A 7-sample float window uses 28 bytes. All methods described here, combined, fit in under 200 bytes of RAM — suitable even for the ATmega328P’s 2KB of SRAM.

Can I use machine learning for sensor anomaly detection on Arduino?

Yes — TensorFlow Lite Micro runs on ESP32 and Arduino Nano 33 BLE Sense. However, for sensor anomaly detection, statistical methods almost always outperform simple ML models because they’re self-calibrating, require zero training data, and run in microseconds.

What should I do when an anomaly is detected?

Best practice: return the last known good value, increment the anomaly counter, and log the event. Only trigger a system alarm if the anomaly rate exceeds a threshold (e.g., 3 anomalies in the last 10 readings). This avoids nuisance alarms from single glitches.

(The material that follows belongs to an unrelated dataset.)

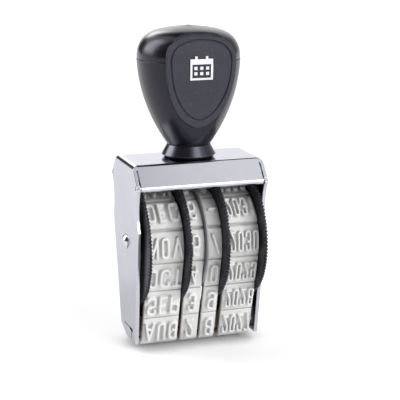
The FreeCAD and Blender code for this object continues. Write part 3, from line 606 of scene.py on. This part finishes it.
def make_world():
    """A pale studio: bright all round, with darker cards above and behind, and in front."""
    world = bpy.data.worlds.new("studio")
    SCENE.world = world
    s = Shader(world)
    x, y, z = s.add("ShaderNodeSeparateXYZ", {0: s.add("ShaderNodeTexCoord").outputs["Generated"]}).outputs
    elevation = s.math("ARCSINE", z)
    heading = {"front": s.math("ARCTAN2", x, s.math("MULTIPLY", y, -1.0)), "behind": s.math("ARCTAN2", x, y)}

    def band(value, low, high, edge):
        """One between two angles in degrees, with soft edges."""
        low, high, edge = map(math.radians, (low, high, edge))
        rise = s.ramp(value, low - edge, low + edge)
        fall = s.ramp(value, high - edge, high + edge, 1.0, 0.0)
        return s.math("MULTIPLY", rise, fall)

    def patch(side, around, up):
        return s.math("MULTIPLY", band(heading[side], *around), band(elevation, *up))

    def darken(level, area, share):
        return s.math("MULTIPLY", level, s.math("SUBTRACT", 1.0, s.math("MULTIPLY", area, share)))

    def lighten(level, area, amount):
        return s.math("ADD", level, s.math("MULTIPLY", area, amount))

    level = WALL_LEVEL
    for *place, share in DARK_CARDS:
        level = darken(level, patch(*place), share)
    # straight overhead is dark too
    level = darken(level, s.ramp(elevation, math.radians(74), math.radians(82)), 0.85)
    # high in front the light falls off to the left
    over = s.math("MULTIPLY", s.ramp(z, 0.78, 0.84), s.ramp(y, 0.0, -0.2))
    level = darken(level, s.math("MULTIPLY", over, s.ramp(x, 0.18, 0.33, 0.55, 0.0)), 1.0)
    for *place, amount in SOFT_BOXES:
        level = lighten(level, patch(*place), amount)
    # the low wall behind, which the top plate mirrors, is a little brighter on its left
    lean = s.ramp(heading["behind"], math.radians(4), math.radians(32), 0.42, 0.20)
    level = lighten(level, patch(*LOW_WALL), lean)
    background = s.add("ShaderNodeBackground", {"Color": (1.0, 1.0, 1.0, 1.0), "Strength": level})
    out = s.add("ShaderNodeOutputWorld")
    s.tree.links.new(background.outputs[0], out.inputs["Surface"])


def toward(azimuth, elevation):
    """Unit vector at an azimuth, zero in front and positive to the right, and an elevation."""
    azimuth, elevation = math.radians(azimuth), math.radians(elevation)
    return Vector((math.sin(azimuth) * math.cos(elevation), -math.cos(azimuth) * math.cos(elevation),
                   math.sin(elevation)))


def place_facing_back(obj, target, direction, distance):
    """Put a lamp or camera at a distance from the target, looking back at it."""
    obj.location = target + direction * distance
    obj.rotation_euler = (-direction).to_track_quat("-Z", "Y").to_euler()
    SCENE.collection.objects.link(obj)


def sun(name, azimuth, elevation, strength, spread):
    """A broad, distant light that shades surfaces without showing as a disc in the gloss."""
    data = bpy.data.lights.new(name, "SUN")
    data.energy = strength
    data.angle = math.radians(spread)
    light = bpy.data.objects.new(name, data)
    place_facing_back(light, Vector(), toward(azimuth, elevation), 1.0)
    light.visible_glossy = False


def make_camera():
    """A long lens 369 mm away, in front on the left and a little above."""
    data = bpy.data.cameras.new("camera")
    data.sensor_width = 36.0
    data.lens = 109.8
    data.clip_start = 0.01
    camera = bpy.data.objects.new("camera", data)
    place_facing_back(camera, Vector((3.6, 0.0, 43.3)) * MM, toward(-18.6, 13.2), 0.369)
    SCENE.camera = camera


make_floor()
make_world()
make_camera()
sun("key_sun", 52, 26, 1.3, 10)
sun("back_sun", 165, 55, 0.5, 70)
SCENE.view_settings.view_transform = "Standard"
SCENE.view_settings.look = "None"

How do I tune the Z-score threshold?

Start with a threshold of 3.0. If you get too many false positives in your specific environment, raise it to 3.5. If real anomalies are being missed, lower it to 2.5. Collect 5-10 minutes of baseline data first so the stats window is fully populated before enabling detection.

Does anomaly detection work on filtered sensor data or raw data?

Apply hard limits and delta checks on raw data (catches hardware faults immediately). Apply Z-score and IQR on moving-average-filtered data to detect environmental drift rather than single-sample spikes. The two-stage pipeline catches both types of anomalies.